- [SHORT TASK]
Set out every line bearing the string "context".

- [PROVIDED MATERIAL]

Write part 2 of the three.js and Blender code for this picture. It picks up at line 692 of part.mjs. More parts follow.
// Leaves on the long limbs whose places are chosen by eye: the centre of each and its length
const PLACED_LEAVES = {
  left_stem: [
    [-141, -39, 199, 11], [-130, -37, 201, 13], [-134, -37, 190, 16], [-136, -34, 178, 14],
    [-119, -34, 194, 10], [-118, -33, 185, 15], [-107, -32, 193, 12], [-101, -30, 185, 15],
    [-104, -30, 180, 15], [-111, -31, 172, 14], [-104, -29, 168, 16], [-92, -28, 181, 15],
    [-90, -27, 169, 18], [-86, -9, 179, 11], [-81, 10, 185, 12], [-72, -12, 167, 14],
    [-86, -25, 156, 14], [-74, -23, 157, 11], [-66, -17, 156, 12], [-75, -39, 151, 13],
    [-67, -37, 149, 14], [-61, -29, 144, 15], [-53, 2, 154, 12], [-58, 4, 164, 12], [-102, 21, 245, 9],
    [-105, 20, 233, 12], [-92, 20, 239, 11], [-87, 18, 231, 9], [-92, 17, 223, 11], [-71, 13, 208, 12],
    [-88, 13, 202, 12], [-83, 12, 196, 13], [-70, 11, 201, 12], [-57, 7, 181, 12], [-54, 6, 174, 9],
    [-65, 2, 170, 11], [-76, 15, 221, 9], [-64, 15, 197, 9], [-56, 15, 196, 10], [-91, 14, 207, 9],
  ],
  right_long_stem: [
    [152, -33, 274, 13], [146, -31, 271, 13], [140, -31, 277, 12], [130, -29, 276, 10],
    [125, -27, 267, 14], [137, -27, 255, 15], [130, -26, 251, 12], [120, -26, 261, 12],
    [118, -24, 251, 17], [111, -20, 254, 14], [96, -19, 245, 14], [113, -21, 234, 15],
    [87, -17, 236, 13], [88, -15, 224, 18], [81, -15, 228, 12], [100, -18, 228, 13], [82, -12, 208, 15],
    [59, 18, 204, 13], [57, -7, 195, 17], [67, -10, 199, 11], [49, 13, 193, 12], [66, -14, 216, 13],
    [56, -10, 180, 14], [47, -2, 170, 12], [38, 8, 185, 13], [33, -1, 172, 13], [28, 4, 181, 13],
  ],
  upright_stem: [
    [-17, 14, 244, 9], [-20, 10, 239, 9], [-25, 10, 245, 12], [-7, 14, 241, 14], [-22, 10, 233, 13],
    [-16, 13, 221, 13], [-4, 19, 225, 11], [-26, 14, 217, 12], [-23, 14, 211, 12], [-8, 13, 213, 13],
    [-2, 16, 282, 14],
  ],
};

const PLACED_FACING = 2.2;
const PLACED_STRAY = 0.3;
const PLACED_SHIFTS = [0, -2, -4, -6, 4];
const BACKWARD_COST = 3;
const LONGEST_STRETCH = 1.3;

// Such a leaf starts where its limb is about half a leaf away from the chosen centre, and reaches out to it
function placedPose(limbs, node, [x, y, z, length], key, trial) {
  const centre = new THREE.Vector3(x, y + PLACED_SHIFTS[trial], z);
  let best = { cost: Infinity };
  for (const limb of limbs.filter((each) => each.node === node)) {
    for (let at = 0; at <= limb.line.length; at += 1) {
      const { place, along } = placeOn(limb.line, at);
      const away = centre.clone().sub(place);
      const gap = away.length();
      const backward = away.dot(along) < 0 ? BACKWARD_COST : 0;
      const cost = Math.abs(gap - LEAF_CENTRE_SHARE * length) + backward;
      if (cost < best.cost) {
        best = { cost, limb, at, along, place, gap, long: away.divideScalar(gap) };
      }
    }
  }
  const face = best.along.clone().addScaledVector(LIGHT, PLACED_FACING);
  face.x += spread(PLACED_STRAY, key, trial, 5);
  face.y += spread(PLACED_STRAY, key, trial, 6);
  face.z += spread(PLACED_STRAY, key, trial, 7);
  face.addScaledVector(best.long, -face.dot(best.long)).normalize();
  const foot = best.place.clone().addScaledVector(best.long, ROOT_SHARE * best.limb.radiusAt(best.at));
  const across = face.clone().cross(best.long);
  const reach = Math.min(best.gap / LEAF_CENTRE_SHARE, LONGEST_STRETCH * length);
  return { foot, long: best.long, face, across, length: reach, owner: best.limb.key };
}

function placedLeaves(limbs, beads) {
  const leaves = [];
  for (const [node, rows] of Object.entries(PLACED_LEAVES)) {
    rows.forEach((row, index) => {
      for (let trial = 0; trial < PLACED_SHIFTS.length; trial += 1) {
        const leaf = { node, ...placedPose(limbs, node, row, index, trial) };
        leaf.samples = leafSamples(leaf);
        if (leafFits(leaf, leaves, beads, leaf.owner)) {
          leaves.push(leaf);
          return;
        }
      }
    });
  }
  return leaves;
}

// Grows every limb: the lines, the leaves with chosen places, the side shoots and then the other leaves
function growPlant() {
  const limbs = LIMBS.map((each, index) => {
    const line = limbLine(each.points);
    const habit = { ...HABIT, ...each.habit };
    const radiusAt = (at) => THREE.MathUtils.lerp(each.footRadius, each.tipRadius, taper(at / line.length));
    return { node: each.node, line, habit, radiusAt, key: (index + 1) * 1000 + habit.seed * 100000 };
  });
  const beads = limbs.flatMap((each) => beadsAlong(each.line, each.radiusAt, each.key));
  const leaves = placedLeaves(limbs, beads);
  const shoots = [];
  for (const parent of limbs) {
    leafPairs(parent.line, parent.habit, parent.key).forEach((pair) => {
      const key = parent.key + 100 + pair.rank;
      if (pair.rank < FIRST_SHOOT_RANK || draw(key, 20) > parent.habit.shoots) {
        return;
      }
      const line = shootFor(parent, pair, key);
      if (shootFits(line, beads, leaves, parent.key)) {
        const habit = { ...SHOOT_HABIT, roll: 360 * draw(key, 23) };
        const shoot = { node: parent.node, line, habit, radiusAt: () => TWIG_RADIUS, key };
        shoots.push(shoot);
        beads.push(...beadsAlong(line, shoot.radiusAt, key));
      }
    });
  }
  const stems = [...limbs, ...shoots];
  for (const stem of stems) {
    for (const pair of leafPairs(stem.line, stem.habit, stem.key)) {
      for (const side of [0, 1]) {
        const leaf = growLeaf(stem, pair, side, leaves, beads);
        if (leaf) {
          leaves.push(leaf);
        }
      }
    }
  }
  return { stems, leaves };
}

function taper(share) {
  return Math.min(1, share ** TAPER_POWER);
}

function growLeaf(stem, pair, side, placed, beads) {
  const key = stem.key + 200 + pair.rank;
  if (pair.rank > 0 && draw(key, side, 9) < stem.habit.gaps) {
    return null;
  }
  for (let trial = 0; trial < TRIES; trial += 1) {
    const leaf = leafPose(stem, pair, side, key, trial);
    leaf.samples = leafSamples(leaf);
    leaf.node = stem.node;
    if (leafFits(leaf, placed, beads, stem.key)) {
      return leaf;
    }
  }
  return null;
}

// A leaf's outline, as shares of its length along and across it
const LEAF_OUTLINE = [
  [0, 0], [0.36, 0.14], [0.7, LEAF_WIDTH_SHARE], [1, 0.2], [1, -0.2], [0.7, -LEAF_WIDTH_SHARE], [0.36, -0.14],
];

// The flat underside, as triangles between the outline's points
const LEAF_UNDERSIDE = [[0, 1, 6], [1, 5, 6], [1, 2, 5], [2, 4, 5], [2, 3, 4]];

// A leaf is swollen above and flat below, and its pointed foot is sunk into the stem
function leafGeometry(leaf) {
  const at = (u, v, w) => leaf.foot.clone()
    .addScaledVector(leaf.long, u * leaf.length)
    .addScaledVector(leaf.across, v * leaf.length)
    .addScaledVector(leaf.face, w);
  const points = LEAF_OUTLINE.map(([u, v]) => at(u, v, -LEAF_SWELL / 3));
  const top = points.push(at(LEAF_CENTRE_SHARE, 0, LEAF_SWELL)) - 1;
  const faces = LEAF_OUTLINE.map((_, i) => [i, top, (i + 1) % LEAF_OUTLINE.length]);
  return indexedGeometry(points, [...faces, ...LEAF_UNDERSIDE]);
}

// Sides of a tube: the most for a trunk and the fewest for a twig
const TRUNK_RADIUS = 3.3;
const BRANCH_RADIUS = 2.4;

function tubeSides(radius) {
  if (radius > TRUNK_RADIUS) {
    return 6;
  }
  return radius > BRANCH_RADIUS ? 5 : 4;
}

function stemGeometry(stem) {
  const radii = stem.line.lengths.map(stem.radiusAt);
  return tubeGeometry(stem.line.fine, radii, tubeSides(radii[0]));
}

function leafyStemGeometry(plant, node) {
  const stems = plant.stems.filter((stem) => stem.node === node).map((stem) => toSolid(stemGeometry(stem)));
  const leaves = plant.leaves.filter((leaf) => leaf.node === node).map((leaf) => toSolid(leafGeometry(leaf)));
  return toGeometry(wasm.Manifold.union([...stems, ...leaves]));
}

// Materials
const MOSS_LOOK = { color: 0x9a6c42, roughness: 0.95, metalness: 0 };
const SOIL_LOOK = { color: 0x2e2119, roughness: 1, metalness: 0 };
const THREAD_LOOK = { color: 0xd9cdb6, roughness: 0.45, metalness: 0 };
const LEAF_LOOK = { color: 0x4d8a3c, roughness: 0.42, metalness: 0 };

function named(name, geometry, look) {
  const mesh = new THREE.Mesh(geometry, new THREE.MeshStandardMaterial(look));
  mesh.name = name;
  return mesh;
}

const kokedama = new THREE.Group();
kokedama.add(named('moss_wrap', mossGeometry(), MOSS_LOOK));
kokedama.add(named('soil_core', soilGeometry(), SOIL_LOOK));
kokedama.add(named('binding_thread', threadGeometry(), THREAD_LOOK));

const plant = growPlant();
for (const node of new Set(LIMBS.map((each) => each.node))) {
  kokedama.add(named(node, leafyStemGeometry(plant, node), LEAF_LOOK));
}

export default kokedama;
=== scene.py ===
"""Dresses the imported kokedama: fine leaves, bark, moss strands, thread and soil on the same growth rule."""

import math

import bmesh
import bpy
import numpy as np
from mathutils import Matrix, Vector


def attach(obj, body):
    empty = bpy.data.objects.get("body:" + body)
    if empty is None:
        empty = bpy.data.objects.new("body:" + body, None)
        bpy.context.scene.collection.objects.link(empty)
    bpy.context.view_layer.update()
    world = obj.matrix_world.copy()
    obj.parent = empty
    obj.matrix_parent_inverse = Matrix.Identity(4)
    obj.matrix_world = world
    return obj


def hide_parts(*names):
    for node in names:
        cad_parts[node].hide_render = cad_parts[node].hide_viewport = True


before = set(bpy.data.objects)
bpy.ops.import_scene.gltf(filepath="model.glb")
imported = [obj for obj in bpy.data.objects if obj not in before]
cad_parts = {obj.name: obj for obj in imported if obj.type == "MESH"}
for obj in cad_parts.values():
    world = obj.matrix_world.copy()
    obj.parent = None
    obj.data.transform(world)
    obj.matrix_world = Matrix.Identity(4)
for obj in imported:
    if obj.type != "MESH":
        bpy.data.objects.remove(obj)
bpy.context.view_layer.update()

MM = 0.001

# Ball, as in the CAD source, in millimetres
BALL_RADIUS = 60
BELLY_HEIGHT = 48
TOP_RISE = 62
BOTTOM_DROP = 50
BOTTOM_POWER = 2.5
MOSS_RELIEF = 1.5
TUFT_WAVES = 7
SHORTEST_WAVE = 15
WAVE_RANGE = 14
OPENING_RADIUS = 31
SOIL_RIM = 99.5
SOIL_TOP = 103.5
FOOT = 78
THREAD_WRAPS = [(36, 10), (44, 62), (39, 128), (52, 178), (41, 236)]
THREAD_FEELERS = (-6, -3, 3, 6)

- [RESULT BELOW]
        bpy.context.scene.collection.objects.link(empty)
    bpy.context.view_layer.update()
bpy.context.view_layer.update()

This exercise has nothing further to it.